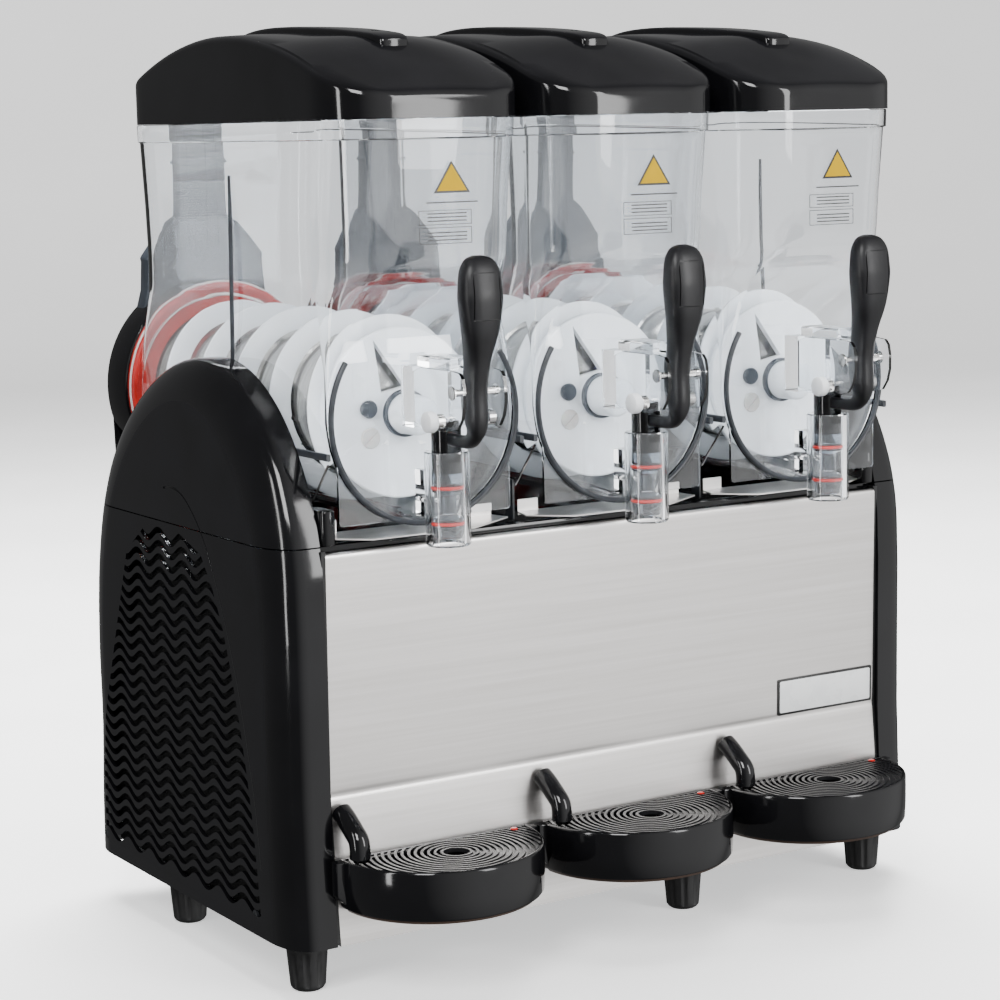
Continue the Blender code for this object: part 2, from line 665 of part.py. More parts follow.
def make_grille(name, centre):
    """Flat grille in the tray, with arc slots about the point under the tap."""
    plate = prism_z(tray_outline(centre, TRAY_WALL + 0.0004), TRAY_TOP - 0.0035, TRAY_TOP - 0.0005)
    grille = add_object(f"{name}_grille", plate, gloss_black())
    low, high = TRAY_TOP - 0.01, TRAY_TOP + 0.01
    cut(grille, turned([(0.0095, low), (0.0095, high)], "Z", (centre, TAP_Y), 12),
        f"{name}_grille_hole")
    cut(grille, turned([(0.0050, low), (0.0050, high)], "Z", (centre - 0.078, -0.1700), 8),
        f"{name}_drain_hole")
    bm = bmesh.new()
    for radius in (0.020, 0.031, 0.042):
        inner = arc((centre, TAP_Y), radius, -150, -30, 6)
        outer = arc((centre, TAP_Y), radius + 0.005, -30, -150, 6)
        loft(bm, [[(x, y, z) for x, y in inner + outer] for z in (low, high)])
    cut(grille, bm, f"{name}_grille_slots")


def make_elbow(name, centre):
    """Condensate spout: comes out of the front panel and turns down over the tray."""
    x = centre - 0.080
    rings = []
    for y, z, tilt in ((-0.1456, 0.1530, 90), (-0.1600, 0.1440, 50), (-0.1690, 0.1375, 30),
                       (-0.1725, 0.1300, 0), (-0.1725, 0.1200, 0)):
        turn = math.radians(tilt)
        ring = []
        for u, v in circle((0, 0), 0.0078, 12):
            ring.append((x + u, y + v * math.cos(turn), z - v * math.sin(turn)))
        rings.append(ring)
    add_object(f"{name}_drain_spout", new_loft(rings), gloss_black())


def make_station(name, centre):
    make_bowl(name, centre)
    make_lid(name, centre)
    make_evaporator(name, centre)
    make_auger(name, centre)
    make_rear_seal(name, centre)
    make_housing(name, centre)
    make_gearmotor(name, centre)
    make_piston(name, centre)
    make_handle(name, centre)
    make_tray(name, centre)
    make_grille(name, centre)
    make_elbow(name, centre)


def main():
    clear_scene()
    make_base_plate()
    for side, sign in (("left", -1), ("right", 1)):
        make_frame(side, sign)
        make_side_covers(side, sign)
    make_deck()
    make_front_panel()
    make_rear_panel()
    make_feet()
    make_cooling_unit()
    make_rear_fittings()
    make_rear_cover()
    for name, centre in zip(BOWL_NAMES, BOWL_CENTRES):
        make_station(name, centre)


main()
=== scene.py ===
"""Looks of a three-bowl frozen drink machine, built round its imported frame.

It runs as a script: the frame is loaded, the operators below are registered and called in order,
and the pieces they make ride on the frame's bodies.
"""

import math

import bmesh
import bpy
from mathutils import Matrix, Vector


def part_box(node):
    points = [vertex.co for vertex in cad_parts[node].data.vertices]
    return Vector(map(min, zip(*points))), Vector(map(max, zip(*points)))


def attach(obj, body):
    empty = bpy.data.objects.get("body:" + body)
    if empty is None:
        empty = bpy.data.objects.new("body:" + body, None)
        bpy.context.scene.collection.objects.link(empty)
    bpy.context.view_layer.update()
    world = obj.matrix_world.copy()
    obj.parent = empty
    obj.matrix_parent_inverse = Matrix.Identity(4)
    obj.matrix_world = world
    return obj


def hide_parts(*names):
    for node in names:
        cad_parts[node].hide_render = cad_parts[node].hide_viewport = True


bl_info = {
    "name": "Frozen Drink Machine",
    "version": (1, 0, 0),
    "blender": (4, 5, 0),
    "location": "View3D > Sidebar > Drink Machine",
    "description": "Builds the looks of a three-bowl frozen drink machine round its frame",
    "category": "Add Mesh",
}

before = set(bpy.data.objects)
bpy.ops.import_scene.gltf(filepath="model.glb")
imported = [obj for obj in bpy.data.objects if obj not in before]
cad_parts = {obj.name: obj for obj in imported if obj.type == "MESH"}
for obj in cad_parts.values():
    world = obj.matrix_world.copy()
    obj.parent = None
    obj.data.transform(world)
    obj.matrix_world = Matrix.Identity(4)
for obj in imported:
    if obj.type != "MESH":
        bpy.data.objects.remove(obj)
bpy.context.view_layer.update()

STATIONS = ("left", "middle", "right")
CENTRE = {name: sum(corner.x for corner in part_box(f"{name}_evaporator")) / 2 for name in STATIONS}
SHIFT = {name: CENTRE[name] - CENTRE["middle"] for name in STATIONS}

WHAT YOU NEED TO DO
Set down exactly what runs from the line with "obj.matrix_world = Matrix.Identity(4)" to the last line of the data above, including both of those lines and no others.

SOLUTION TO THE EXERCISE
    obj.matrix_world = Matrix.Identity(4)
for obj in imported:
    if obj.type != "MESH":
        bpy.data.objects.remove(obj)
bpy.context.view_layer.update()

STATIONS = ("left", "middle", "right")
CENTRE = {name: sum(corner.x for corner in part_box(f"{name}_evaporator")) / 2 for name in STATIONS}
SHIFT = {name: CENTRE[name] - CENTRE["middle"] for name in STATIONS}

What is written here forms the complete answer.